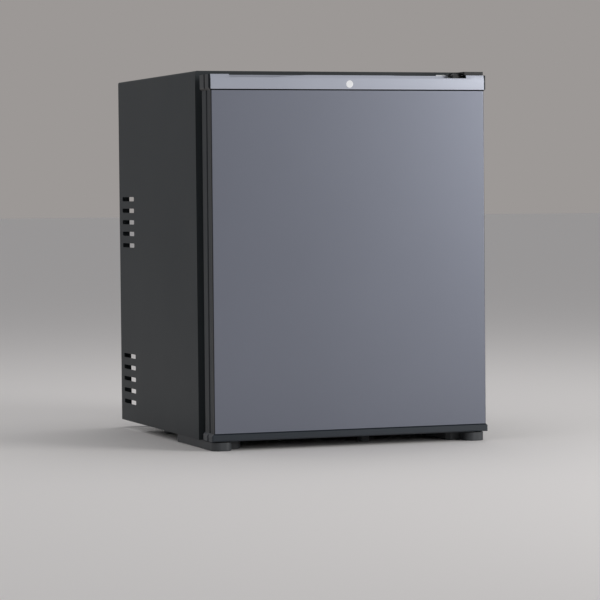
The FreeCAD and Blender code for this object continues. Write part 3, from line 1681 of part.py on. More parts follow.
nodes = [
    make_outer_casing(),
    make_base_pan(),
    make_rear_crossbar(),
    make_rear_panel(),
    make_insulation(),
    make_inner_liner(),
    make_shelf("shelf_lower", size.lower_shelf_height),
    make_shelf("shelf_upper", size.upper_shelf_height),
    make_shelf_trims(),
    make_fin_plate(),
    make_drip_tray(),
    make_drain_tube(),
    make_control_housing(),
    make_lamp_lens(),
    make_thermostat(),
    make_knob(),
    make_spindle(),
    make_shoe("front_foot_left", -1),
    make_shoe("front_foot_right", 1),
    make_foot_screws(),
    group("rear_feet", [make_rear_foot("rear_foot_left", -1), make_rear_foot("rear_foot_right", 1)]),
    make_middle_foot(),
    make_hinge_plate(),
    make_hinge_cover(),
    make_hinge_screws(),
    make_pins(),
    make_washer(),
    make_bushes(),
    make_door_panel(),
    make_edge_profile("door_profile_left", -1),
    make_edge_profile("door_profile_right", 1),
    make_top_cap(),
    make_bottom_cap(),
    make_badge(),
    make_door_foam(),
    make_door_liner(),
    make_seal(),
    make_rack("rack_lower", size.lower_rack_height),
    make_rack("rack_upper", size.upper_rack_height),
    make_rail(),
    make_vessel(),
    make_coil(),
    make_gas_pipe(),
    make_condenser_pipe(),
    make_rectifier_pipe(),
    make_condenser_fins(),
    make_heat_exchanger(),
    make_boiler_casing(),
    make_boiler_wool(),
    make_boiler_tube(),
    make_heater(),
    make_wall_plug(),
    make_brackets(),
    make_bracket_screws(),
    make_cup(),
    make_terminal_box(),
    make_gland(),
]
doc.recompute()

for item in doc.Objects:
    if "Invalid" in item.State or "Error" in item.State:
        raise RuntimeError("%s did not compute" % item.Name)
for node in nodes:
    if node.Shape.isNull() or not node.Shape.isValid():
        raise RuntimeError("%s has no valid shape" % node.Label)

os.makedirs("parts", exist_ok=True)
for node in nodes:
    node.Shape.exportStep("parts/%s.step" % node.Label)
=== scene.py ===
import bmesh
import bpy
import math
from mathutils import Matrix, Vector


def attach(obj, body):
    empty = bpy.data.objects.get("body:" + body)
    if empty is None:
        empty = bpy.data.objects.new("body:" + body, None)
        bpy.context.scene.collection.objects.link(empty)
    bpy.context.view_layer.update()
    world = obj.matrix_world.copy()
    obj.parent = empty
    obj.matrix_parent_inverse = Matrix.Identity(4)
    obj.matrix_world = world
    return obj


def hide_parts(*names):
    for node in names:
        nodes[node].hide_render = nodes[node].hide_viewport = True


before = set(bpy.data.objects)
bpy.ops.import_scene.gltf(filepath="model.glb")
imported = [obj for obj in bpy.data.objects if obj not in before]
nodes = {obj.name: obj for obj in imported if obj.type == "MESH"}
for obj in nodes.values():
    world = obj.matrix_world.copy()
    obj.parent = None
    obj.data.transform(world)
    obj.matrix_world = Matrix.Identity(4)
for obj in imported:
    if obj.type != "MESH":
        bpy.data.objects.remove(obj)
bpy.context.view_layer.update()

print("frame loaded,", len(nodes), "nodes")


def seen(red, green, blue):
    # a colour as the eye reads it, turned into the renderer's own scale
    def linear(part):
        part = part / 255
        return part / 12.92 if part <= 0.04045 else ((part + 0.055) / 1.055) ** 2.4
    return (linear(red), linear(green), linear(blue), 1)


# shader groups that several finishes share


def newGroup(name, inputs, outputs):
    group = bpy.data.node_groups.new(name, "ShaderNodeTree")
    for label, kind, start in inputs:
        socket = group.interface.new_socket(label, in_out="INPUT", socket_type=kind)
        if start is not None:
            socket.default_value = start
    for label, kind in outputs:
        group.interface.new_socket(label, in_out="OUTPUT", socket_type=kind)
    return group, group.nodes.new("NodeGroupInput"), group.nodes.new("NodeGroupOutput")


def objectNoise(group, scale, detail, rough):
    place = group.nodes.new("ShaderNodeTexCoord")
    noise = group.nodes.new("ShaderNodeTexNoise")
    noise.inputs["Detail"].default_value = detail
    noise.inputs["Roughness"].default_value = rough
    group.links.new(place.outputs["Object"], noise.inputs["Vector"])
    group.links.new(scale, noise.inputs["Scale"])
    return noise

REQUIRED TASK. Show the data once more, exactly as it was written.

RESPONSE FOR THIS EXERCISE.
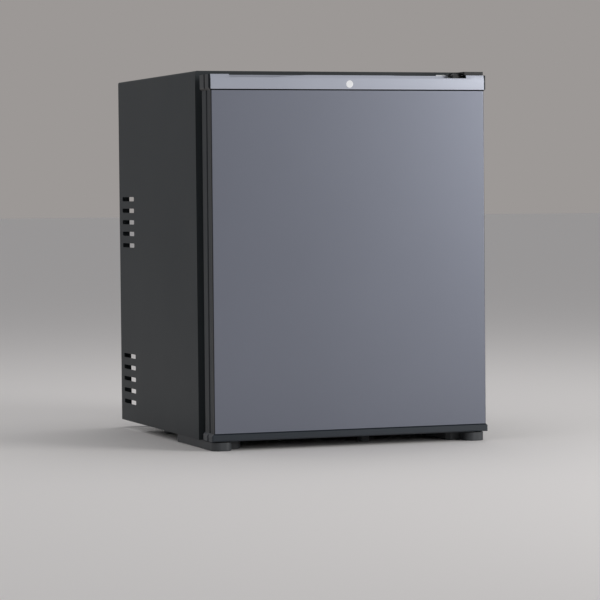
The FreeCAD and Blender code for this object continues. Write part 3, from line 1681 of part.py on. More parts follow.
nodes = [
    make_outer_casing(),
    make_base_pan(),
    make_rear_crossbar(),
    make_rear_panel(),
    make_insulation(),
    make_inner_liner(),
    make_shelf("shelf_lower", size.lower_shelf_height),
    make_shelf("shelf_upper", size.upper_shelf_height),
    make_shelf_trims(),
    make_fin_plate(),
    make_drip_tray(),
    make_drain_tube(),
    make_control_housing(),
    make_lamp_lens(),
    make_thermostat(),
    make_knob(),
    make_spindle(),
    make_shoe("front_foot_left", -1),
    make_shoe("front_foot_right", 1),
    make_foot_screws(),
    group("rear_feet", [make_rear_foot("rear_foot_left", -1), make_rear_foot("rear_foot_right", 1)]),
    make_middle_foot(),
    make_hinge_plate(),
    make_hinge_cover(),
    make_hinge_screws(),
    make_pins(),
    make_washer(),
    make_bushes(),
    make_door_panel(),
    make_edge_profile("door_profile_left", -1),
    make_edge_profile("door_profile_right", 1),
    make_top_cap(),
    make_bottom_cap(),
    make_badge(),
    make_door_foam(),
    make_door_liner(),
    make_seal(),
    make_rack("rack_lower", size.lower_rack_height),
    make_rack("rack_upper", size.upper_rack_height),
    make_rail(),
    make_vessel(),
    make_coil(),
    make_gas_pipe(),
    make_condenser_pipe(),
    make_rectifier_pipe(),
    make_condenser_fins(),
    make_heat_exchanger(),
    make_boiler_casing(),
    make_boiler_wool(),
    make_boiler_tube(),
    make_heater(),
    make_wall_plug(),
    make_brackets(),
    make_bracket_screws(),
    make_cup(),
    make_terminal_box(),
    make_gland(),
]
doc.recompute()

for item in doc.Objects:
    if "Invalid" in item.State or "Error" in item.State:
        raise RuntimeError("%s did not compute" % item.Name)
for node in nodes:
    if node.Shape.isNull() or not node.Shape.isValid():
        raise RuntimeError("%s has no valid shape" % node.Label)

os.makedirs("parts", exist_ok=True)
for node in nodes:
    node.Shape.exportStep("parts/%s.step" % node.Label)
=== scene.py ===
import bmesh
import bpy
import math
from mathutils import Matrix, Vector


def attach(obj, body):
    empty = bpy.data.objects.get("body:" + body)
    if empty is None:
        empty = bpy.data.objects.new("body:" + body, None)
        bpy.context.scene.collection.objects.link(empty)
    bpy.context.view_layer.update()
    world = obj.matrix_world.copy()
    obj.parent = empty
    obj.matrix_parent_inverse = Matrix.Identity(4)
    obj.matrix_world = world
    return obj


def hide_parts(*names):
    for node in names:
        nodes[node].hide_render = nodes[node].hide_viewport = True


before = set(bpy.data.objects)
bpy.ops.import_scene.gltf(filepath="model.glb")
imported = [obj for obj in bpy.data.objects if obj not in before]
nodes = {obj.name: obj for obj in imported if obj.type == "MESH"}
for obj in nodes.values():
    world = obj.matrix_world.copy()
    obj.parent = None
    obj.data.transform(world)
    obj.matrix_world = Matrix.Identity(4)
for obj in imported:
    if obj.type != "MESH":
        bpy.data.objects.remove(obj)
bpy.context.view_layer.update()

print("frame loaded,", len(nodes), "nodes")


def seen(red, green, blue):
    # a colour as the eye reads it, turned into the renderer's own scale
    def linear(part):
        part = part / 255
        return part / 12.92 if part <= 0.04045 else ((part + 0.055) / 1.055) ** 2.4
    return (linear(red), linear(green), linear(blue), 1)


# shader groups that several finishes share


def newGroup(name, inputs, outputs):
    group = bpy.data.node_groups.new(name, "ShaderNodeTree")
    for label, kind, start in inputs:
        socket = group.interface.new_socket(label, in_out="INPUT", socket_type=kind)
        if start is not None:
            socket.default_value = start
    for label, kind in outputs:
        group.interface.new_socket(label, in_out="OUTPUT", socket_type=kind)
    return group, group.nodes.new("NodeGroupInput"), group.nodes.new("NodeGroupOutput")


def objectNoise(group, scale, detail, rough):
    place = group.nodes.new("ShaderNodeTexCoord")
    noise = group.nodes.new("ShaderNodeTexNoise")
    noise.inputs["Detail"].default_value = detail
    noise.inputs["Roughness"].default_value = rough
    group.links.new(place.outputs["Object"], noise.inputs["Vector"])
    group.links.new(scale, noise.inputs["Scale"])
    return noise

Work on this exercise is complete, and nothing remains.